The Zappos Way: 5 Questions for Tony Hsieh

Zappos.com has become the poster child for creating a great workplace culture. Is that intimidating at all?

I hadn’t really thought about it. For us, it’s really just focusing on what works for our customers and our employees. I think part of [the notoriety] is that we’re happy to share information with reporters and other companies that want to learn how we do things. One of our core values is all about being transparent, so we share as much as possible.

In your book Delivering Happiness, you recall celebrating successes by taking employees on extravagant trips. Are you a believer in noncash incentives?

I wouldn’t call them incentives because that implies that if you do X then we’ll give you Y. Rather than focusing on how to motivate employees, we try to focus on how to inspire employees. If you can inspire employees through a vision that has a higher purpose beyond just profits or being No. 1 in the market, if you can inspire employees by creating a culture where the company’s core values match their own personal values, then you can accomplish so much more.

So you view inspiring and motivating as distinctively different?

Yes. Inspiring is all about employees wanting to do things themselves, whereas motivating is a carrot-and-stick mentality.

How do you measure the return on investment of some of the things you do to establish the culture you’re talking about?

We don’t measure. If a friend calls and asks you for a favor, you don’t immediately start calculating, “How much will this help our friendship?” It’s hard to measure any one thing — hard to assign a metric to any individual aspect.

Are there common mistakes that other companies make that prevent them from enjoying the positive employee culture that Zappos has?
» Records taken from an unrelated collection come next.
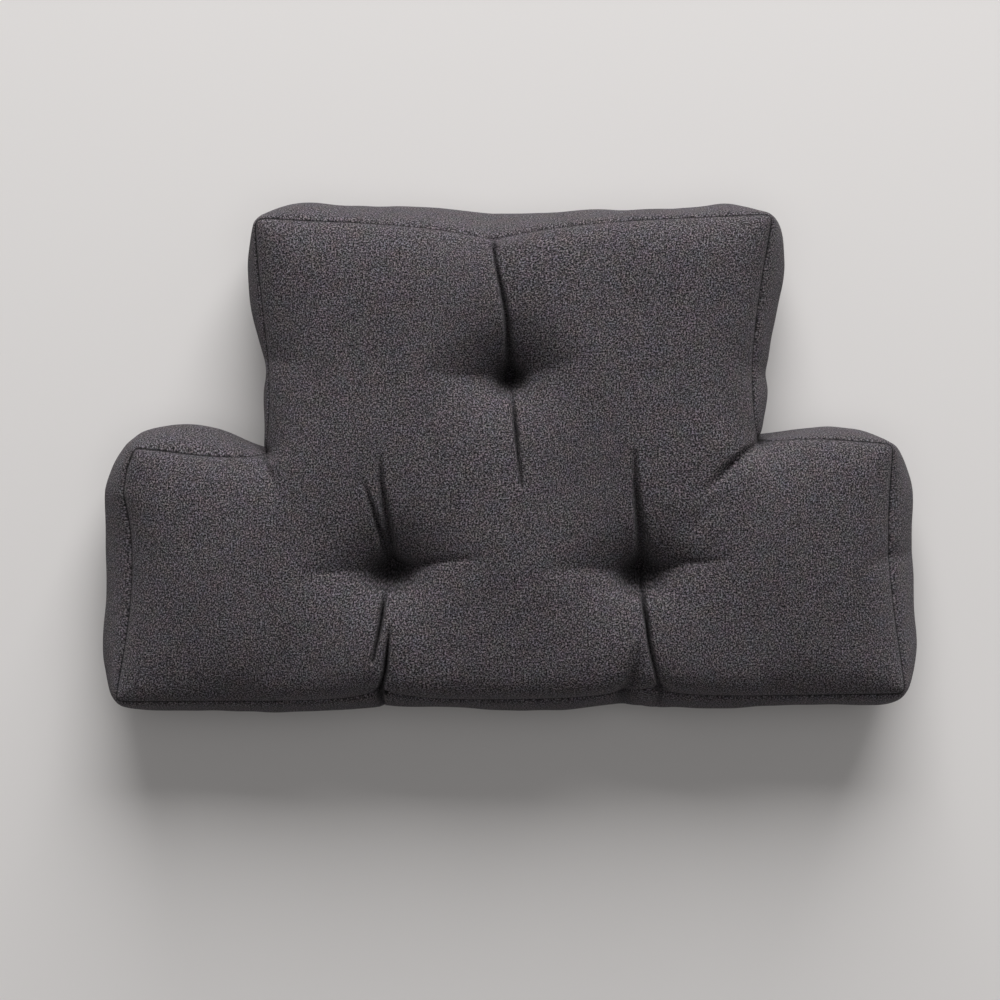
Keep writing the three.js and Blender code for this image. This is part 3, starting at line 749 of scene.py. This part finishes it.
lot = nodes.new("ShaderNodeTexWhiteNoise")
lot.noise_dimensions = "3D"
join(crossing, lot.inputs["Vector"])
heather = noise_node(HEATHER_SCALE, 1.0, yarns.outputs["UV"])
heather.noise_dimensions = "2D"
heather = heather.outputs["Fac"]
fibre = noise_node(FIBRE_SCALE, 3.0, place).outputs["Fac"]
cloud = noise_node(CLOUD_SCALE, 3.0, place).outputs["Fac"]
tone_parts = {"lot": lot.outputs["Value"], "heather": heather, "fibre": fibre, "cloud": cloud,
              "painted_yarn_shade": yarn_height}
tone = 0.0
for name, part in tone_parts.items():
    tone = math_node("ADD", tone, math_node("MULTIPLY", part, TONE_SHARES[name]))
tone = math_node("SUBTRACT", tone, TONE_SHIFT)
ramp = nodes.new("ShaderNodeValToRGB")
ramp.color_ramp.elements[1].position = 1.0
for position, _ in TONES[1:-1]:
    ramp.color_ramp.elements.new(position)
for element, (position, colour) in zip(ramp.color_ramp.elements, TONES):
    element.position = position
    element.color = (*colour, 1.0)
join(tone, ramp.inputs["Fac"])

# Some yarns lean to plum and some to green, one by one and in faint patches. The dye of a yarn is
# mixed into mid grey, so that it takes half the light away.
DYE_SHARE = 0.07
DYE_SCALE = 90.0
PATCHES = (0.28, 0.15, 0.26)
tint = nodes.new("ShaderNodeMix")
tint.data_type = "RGBA"
tint.inputs["Factor"].default_value = DYE_SHARE
dye = nodes.new("ShaderNodeTexWhiteNoise")
dye.noise_dimensions = "3D"
join(vector_node("ADD", crossing, (0.5, 0.5, 0.5)), dye.inputs["Vector"])
join(dye.outputs["Color"], tint.inputs["B"])
tint.inputs["A"].default_value = (0.5, 0.5, 0.5, 1.0)
patches = noise_node(DYE_SCALE, 2.0, place).outputs["Color"]
patches = vector_node("MULTIPLY", vector_node("SUBTRACT", patches, (0.5, 0.5, 0.5)), PATCHES)
patches = vector_node("ADD", patches, (1, 1, 1))
tinted = vector_node("MULTIPLY", ramp.outputs["Color"], tint.outputs["Result"])
tinted = vector_node("MULTIPLY", tinted, patches)

# Painted shade: the colour is darkened in a thin line along the seams and down the deep folds,
# where shade would fall. FULL_LIGHT gives back what the dye's mid grey took.
SEAM_LINE = {"from": 0.0001, "to": 0.0009, "shade": 0.12}
DARKEST_PAINTED_SHADE = 0.2
FULL_LIGHT = 2.0
# The distance to the seam, lifted between the corners, sets the painted seam shade.
seam = nodes.new("ShaderNodeAttribute")
seam.attribute_name = "to_seam"
seam_shade = nodes.new("ShaderNodeMapRange")
seam_shade.interpolation_type = "SMOOTHSTEP"
join(seam.outputs["Fac"], seam_shade.inputs["Value"])
seam_shade.inputs["From Min"].default_value = SEAM_LINE["from"]
seam_shade.inputs["From Max"].default_value = SEAM_LINE["to"]
seam_shade.inputs["To Min"].default_value = FULL_LIGHT * SEAM_LINE["shade"]
seam_shade.inputs["To Max"].default_value = FULL_LIGHT
shaded = nodes.new("ShaderNodeVectorMath")
shaded.operation = "SCALE"
join(tinted, shaded.inputs[0])
tuck = nodes.new("ShaderNodeAttribute")
tuck.attribute_name = "tucked"
tuck_shade = math_node("MULTIPLY_ADD", tuck.outputs["Fac"], DARKEST_PAINTED_SHADE - 1, 1.0)
join(math_node("MULTIPLY", seam_shade.outputs["Result"], tuck_shade), shaded.inputs["Scale"])
join(shaded.outputs[0], shader.inputs["Base Color"])

# The rounded yarns and their fibres stand out a little. The cloth is matt, with a faint bloom.
RELIEF = {"strength": 0.55, "distance": 0.0004, "fibre": 0.8}
bump = nodes.new("ShaderNodeBump")
bump.inputs["Strength"].default_value = RELIEF["strength"]
bump.inputs["Distance"].default_value = RELIEF["distance"]
join(math_node("ADD", yarn_height, math_node("MULTIPLY", fibre, RELIEF["fibre"])),
     bump.inputs["Height"])
join(bump.outputs["Normal"], shader.inputs["Normal"])
shader.inputs["Roughness"].default_value = 0.92
shader.inputs["Sheen Roughness"].default_value = 0.45
shader.inputs["Specular IOR Level"].default_value = 0.2
shader.inputs["Sheen Weight"].default_value = 0.09
shader.inputs["Sheen Tint"].default_value = (0.80, 0.77, 0.80, 1.0)
cover_mesh.materials.append(cloth)
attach(cover, "root")
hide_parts("cushion")

# The camera stands over the cushion, tipped a little to the head end.
CAMERA_DISTANCE = 2.5
CAMERA_TILT = math.radians(5)
VIEW_WIDTH = 0.73
SENSOR_WIDTH = 0.036
AIM = Vector((*(np.array([-6, -31]) - middle_of_footprint), FRONT_SEAM_HEIGHT)) / 1000

lens = bpy.data.cameras.new("camera")
lens.sensor_width = SENSOR_WIDTH * 1000
lens.lens = SENSOR_WIDTH * 1000 * CAMERA_DISTANCE / VIEW_WIDTH
camera = bpy.data.objects.new("camera", lens)
camera.rotation_euler = Euler((-CAMERA_TILT, 0, 0))
camera.location = AIM + CAMERA_DISTANCE * Vector((0, math.sin(CAMERA_TILT), math.cos(CAMERA_TILT)))
bpy.context.scene.collection.objects.link(camera)
bpy.context.scene.camera = camera
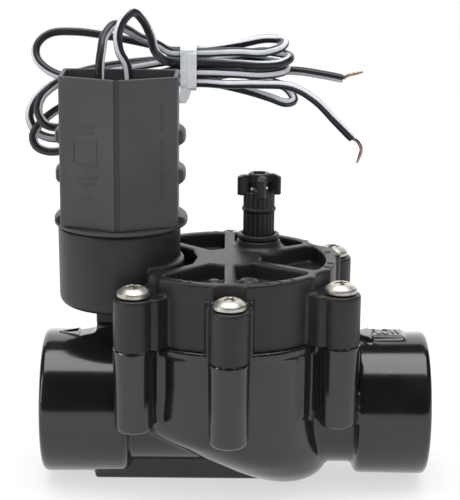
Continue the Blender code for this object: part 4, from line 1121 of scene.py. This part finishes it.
    def word(self) -> Piece:
        """The word FLOW, raised on the inlet's arrow."""
        Bench.clear()
        bpy.ops.object.text_add()
        letters = bpy.context.object
        letters.data.body = "FLOW"
        letters.data.align_x = letters.data.align_y = "CENTER"
        letters.data.extrude = 0.1
        bpy.ops.object.convert(target="MESH")
        letters = bpy.context.object
        wide, deep = letters.dimensions.x, letters.dimensions.y
        fit = Matrix.Diagonal((8.6 * MM / wide, 4.6 * MM / deep, 0.28 * MM / 0.2, 1.0))
        letters.data.transform(Matrix.Translation(Vector((45.4, 0.0, self.plate_top + 0.08)) * MM) @ fit)
        return Bench.outward(letters, 0.001)

    def build(self, finishes: Finishes) -> None:
        """Model and dress the lower body and its flow marks."""
        hand_in(self.shell(), "body_moulding", finishes.body, Body.FIXED, ["valve_body"])
        marks = Bench.merged(self.outlet_point(), self.word())
        hand_in(marks, "flow_marks", finishes.body, Body.FIXED)


# ---------------------------------------------------------------- bonnet


@dataclass
class Bonnet:
    """The satin bonnet with its rim, ribs, bosses and the solenoid's bowl."""

    low: float = 46.8
    rim: float = 30.4
    rim_width: float = 2.9
    top: float = 65.7
    deck: float = 60.7
    room: float = 57.5
    boss_top: float = 60.9
    left: float = -22.5
    rib: float = 2.9
    hub: float = 9.2
    bowl: float = 17.4
    bowl_set_out: float = 0.5
    ear: float = 0.24
    plan_steps: int = 112
    bump_places: tuple[Ring, ...] = (
        (-4.2, -20.8, 2.5, 4.1), (5.2, -20.6, 3.2, 4.3), (22.5, -4.5, 2.2, 2.4), (-12.0, 20.5, 2.2, 1.8))
    body: LowerBody = field(default_factory=LowerBody)

    def plan(self, radius: float) -> Outline:
        """The bonnet's round, cut off by a flat beside the bowl."""
        half = math.sqrt(radius * radius - self.left * self.left)
        start = math.atan2(-half, self.left)
        angles = (start - 2 * start * step / self.plan_steps for step in range(self.plan_steps + 1))
        return [(radius * math.cos(angle), radius * math.sin(angle)) for angle in angles]

    def pocket(self, first: float, last: float) -> Piece:
        """Cutter for one recess between two ribs, given their angles."""
        outer, inner = self.rim - self.rim_width, self.hub
        side_out = math.degrees(math.asin((self.rib / 2 + 0.1) / outer))
        side_in = math.degrees(math.asin((self.rib / 2 + 0.1) / inner))
        points: list[Corner] = []
        steps = 18
        for step in range(steps + 1):
            spot = heading(first + side_out + (last - first - 2 * side_out) * step / steps) * outer
            points.append((*spot, 1.4 if step in (0, steps) else 0.0))
        steps = 6
        for step in range(steps + 1):
            angle = last - side_in - (last - first - 2 * side_in) * step / steps
            points.append(tuple(heading(angle) * inner))
        return Bench.prism(rounded(points, 6), self.deck, self.top + 1.0)

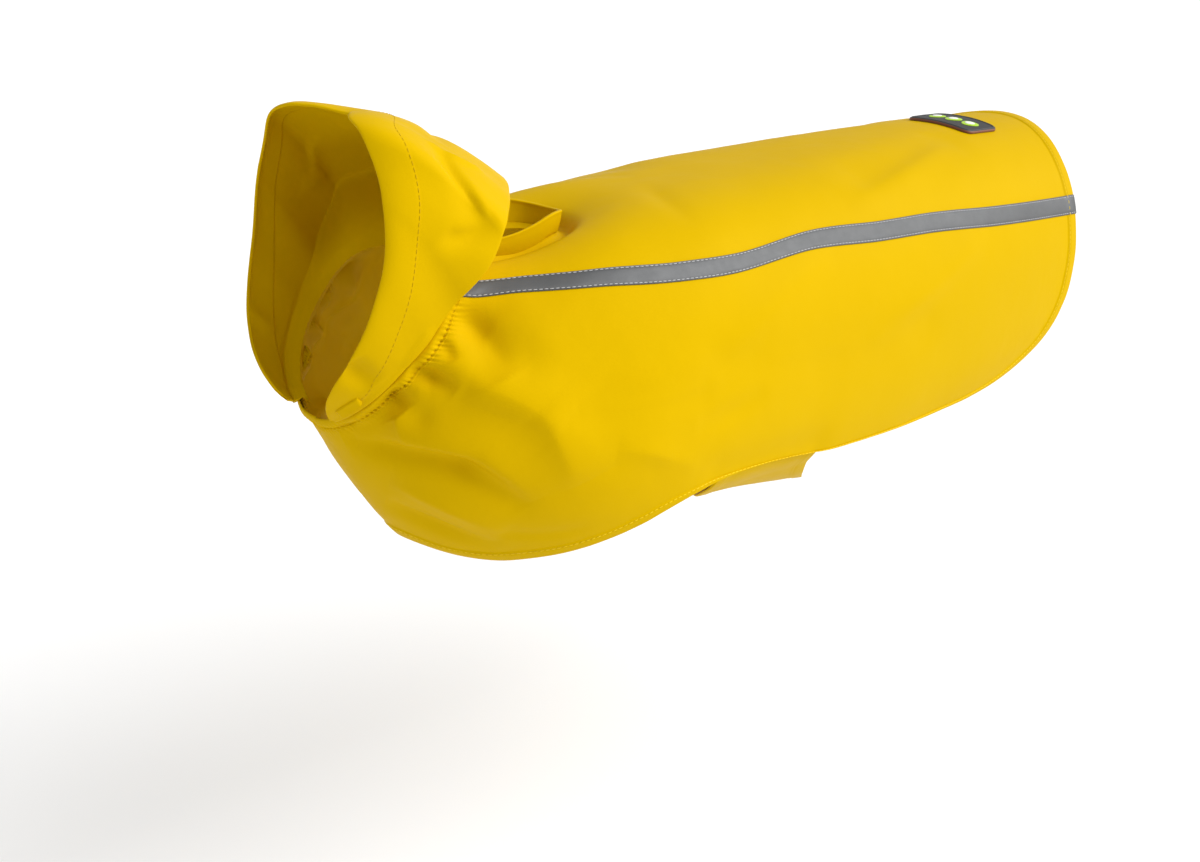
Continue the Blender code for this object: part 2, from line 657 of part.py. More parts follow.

A lot of people think of culture as a menu of things that need to be checked off. We get asked a lot about what benefits we offer employees or what activities we do with employees. They think by just doing those activities then suddenly employees will be happier. It’s not so much about what the company provides externally, it’s what the employees ultimately feel internally. So many companies need metrics to justify their decisions. It’s hard to say what the ROI is if you let a call center employee talk with a customer for an hour. Not everything is easily measurable, but just because it can’t be measured doesn’t mean there aren’t benefits to it.